Comment: In fact, the issues involved in this case are far more subtle than might first appear. It is first important to differentiate between the issue of assumption and transfer of leases versus termination of possession. Terminated leases are no longer "property of the estate." The trustee has no right to assume them. 365 (c) (3) (non residential leases) Therefore, it is always a good idea to terminate long term leases promptly on default. Although there are some arguments otherwise, landlords have a good chance that this will end any argument about the estate's future rights of assignment as to non-residential leases. A recent bankruptcy court decision applied the same analysis to residential leases. Robinson v. Chicago Housing Authority, 54 F.3d 316 (7th Cir. 1995). (Fact that there is no language in Bankruptcy Code specifically providing that residential leases cannot be assumed after termination is not an indication that they can be. Once leases are terminated, the estate has no right to assume them.)
But does the general concept that terminated leases are not "property of the estate" mean that any action with respect to rights arising under such leases fall outside of the Bankruptcy laws?
Under 362 (a) (3) the automatic stay bars "any act to obtain possession of the property of the estateor of property from the estate or to exercise control over property of the estate." In a commercial lease context, surely the personal property on the premises is property of the estate. In a residential lease, the property may or may not be property of the estate.
First, there is the issue of personal property on the premises. In an eviction action, the evicting party will take control of that property at least for purposes of putting it out on the street. A termination of the lease does not terminate the tenant's interest in this property. It would appear that Section 362 (a) (3) would stay an eviction that would have the purpose and effect of "controlling" this property.
Then there is the possession of the property itself. It may indeed not "belong" to the estate, as the leasehold interest has been terminated. But it is in the possession of the estate. The above section stays "any act to obtain possession . . . of property from the estate."

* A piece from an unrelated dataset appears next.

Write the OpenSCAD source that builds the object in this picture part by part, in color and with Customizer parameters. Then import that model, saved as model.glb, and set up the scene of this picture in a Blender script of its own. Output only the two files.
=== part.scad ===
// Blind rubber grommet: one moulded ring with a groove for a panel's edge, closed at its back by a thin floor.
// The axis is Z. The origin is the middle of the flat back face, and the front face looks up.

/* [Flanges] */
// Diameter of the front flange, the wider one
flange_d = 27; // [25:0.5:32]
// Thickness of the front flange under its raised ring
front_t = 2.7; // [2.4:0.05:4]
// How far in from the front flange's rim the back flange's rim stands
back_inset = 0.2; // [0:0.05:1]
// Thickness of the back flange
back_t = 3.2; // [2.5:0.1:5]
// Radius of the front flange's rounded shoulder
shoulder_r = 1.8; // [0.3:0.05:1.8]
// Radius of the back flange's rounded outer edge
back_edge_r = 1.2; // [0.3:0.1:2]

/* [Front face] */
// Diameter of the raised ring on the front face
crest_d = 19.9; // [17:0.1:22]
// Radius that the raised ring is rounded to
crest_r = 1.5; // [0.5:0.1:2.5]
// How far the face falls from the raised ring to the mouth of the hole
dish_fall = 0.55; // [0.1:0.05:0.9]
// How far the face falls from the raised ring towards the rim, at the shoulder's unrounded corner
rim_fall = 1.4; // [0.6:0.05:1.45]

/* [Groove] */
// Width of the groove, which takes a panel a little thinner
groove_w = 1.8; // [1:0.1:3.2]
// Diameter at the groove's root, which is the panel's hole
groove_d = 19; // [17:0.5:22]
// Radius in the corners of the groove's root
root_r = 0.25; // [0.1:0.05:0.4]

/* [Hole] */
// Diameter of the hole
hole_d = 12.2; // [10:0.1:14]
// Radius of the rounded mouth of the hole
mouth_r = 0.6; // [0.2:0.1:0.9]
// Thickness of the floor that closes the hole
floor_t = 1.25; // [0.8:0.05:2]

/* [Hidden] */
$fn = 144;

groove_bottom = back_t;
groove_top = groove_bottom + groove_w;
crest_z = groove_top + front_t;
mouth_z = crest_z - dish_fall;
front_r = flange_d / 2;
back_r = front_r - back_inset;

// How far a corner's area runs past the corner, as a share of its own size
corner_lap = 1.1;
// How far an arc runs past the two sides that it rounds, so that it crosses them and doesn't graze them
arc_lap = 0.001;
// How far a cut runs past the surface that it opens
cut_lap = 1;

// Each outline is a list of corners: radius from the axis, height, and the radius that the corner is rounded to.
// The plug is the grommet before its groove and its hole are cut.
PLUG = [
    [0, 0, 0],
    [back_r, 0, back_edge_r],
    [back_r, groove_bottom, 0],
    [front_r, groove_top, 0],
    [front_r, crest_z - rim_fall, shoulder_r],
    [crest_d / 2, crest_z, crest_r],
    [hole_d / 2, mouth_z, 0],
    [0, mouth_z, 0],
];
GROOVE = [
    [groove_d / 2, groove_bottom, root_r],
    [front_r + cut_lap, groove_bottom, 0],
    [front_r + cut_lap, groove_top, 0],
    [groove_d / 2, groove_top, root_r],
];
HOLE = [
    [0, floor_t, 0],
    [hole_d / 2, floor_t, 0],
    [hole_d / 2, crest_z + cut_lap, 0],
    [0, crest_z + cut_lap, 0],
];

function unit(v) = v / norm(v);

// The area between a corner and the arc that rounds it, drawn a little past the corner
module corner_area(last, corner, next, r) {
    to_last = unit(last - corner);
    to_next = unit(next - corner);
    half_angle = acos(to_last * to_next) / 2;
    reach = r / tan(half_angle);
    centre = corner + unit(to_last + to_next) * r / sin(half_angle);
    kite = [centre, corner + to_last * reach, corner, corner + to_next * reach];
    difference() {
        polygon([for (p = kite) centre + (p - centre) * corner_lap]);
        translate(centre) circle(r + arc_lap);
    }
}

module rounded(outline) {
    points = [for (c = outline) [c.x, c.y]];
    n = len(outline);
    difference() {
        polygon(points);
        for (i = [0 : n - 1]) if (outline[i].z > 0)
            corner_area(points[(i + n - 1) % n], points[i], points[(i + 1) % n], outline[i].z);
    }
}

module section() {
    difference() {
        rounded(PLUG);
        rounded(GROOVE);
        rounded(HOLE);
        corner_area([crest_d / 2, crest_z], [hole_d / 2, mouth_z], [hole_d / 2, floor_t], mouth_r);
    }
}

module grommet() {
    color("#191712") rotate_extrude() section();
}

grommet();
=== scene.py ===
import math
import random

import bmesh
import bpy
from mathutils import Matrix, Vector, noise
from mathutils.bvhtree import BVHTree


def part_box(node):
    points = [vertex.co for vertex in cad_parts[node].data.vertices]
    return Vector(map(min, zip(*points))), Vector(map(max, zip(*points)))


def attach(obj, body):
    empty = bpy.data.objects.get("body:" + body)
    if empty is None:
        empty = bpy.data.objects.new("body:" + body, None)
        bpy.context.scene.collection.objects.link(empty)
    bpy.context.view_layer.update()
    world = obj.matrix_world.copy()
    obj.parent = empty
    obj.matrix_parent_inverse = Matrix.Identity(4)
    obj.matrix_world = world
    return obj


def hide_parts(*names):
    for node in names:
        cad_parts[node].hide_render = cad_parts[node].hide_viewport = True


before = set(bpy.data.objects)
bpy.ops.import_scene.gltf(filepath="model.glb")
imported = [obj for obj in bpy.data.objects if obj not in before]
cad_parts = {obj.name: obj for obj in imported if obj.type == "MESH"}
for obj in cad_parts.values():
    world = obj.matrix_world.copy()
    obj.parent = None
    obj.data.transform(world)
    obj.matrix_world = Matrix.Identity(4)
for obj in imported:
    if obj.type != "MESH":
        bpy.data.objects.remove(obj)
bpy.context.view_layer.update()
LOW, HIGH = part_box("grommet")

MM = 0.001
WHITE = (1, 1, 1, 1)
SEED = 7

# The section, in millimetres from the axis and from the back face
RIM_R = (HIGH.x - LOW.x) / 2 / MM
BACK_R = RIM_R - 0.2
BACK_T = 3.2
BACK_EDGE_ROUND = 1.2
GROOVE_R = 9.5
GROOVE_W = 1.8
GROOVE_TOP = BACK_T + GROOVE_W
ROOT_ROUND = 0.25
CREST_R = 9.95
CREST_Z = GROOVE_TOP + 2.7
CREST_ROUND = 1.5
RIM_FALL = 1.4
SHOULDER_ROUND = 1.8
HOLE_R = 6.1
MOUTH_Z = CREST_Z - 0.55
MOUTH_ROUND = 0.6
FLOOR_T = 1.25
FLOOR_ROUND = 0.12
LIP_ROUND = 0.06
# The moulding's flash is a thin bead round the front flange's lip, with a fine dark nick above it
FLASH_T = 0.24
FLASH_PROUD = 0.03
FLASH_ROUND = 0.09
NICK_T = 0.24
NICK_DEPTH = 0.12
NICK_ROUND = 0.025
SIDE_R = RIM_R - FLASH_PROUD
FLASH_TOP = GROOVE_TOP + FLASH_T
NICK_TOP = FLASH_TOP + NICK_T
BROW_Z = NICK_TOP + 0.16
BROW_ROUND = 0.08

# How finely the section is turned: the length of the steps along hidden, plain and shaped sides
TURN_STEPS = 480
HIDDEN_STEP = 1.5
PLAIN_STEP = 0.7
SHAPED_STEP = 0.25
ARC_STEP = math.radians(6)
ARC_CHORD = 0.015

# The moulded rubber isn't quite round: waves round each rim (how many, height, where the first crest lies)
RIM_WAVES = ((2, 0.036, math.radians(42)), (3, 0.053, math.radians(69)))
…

This lower New York court decision, of course, will be cold comfort to a landlord initiating eviction proceedings and then challenged with contempt proceedings in federal Bankruptcy court. Why not go into the bankruptcy court, get an order for the payment of rent for a month or two as a condition of continued possession, and then obtain possession after an orderly disbursement of the debtor's possessions? This complicates matters with providing access to a new tenant, of course, but it skirts the danger of confrontation with the bankruptcy court.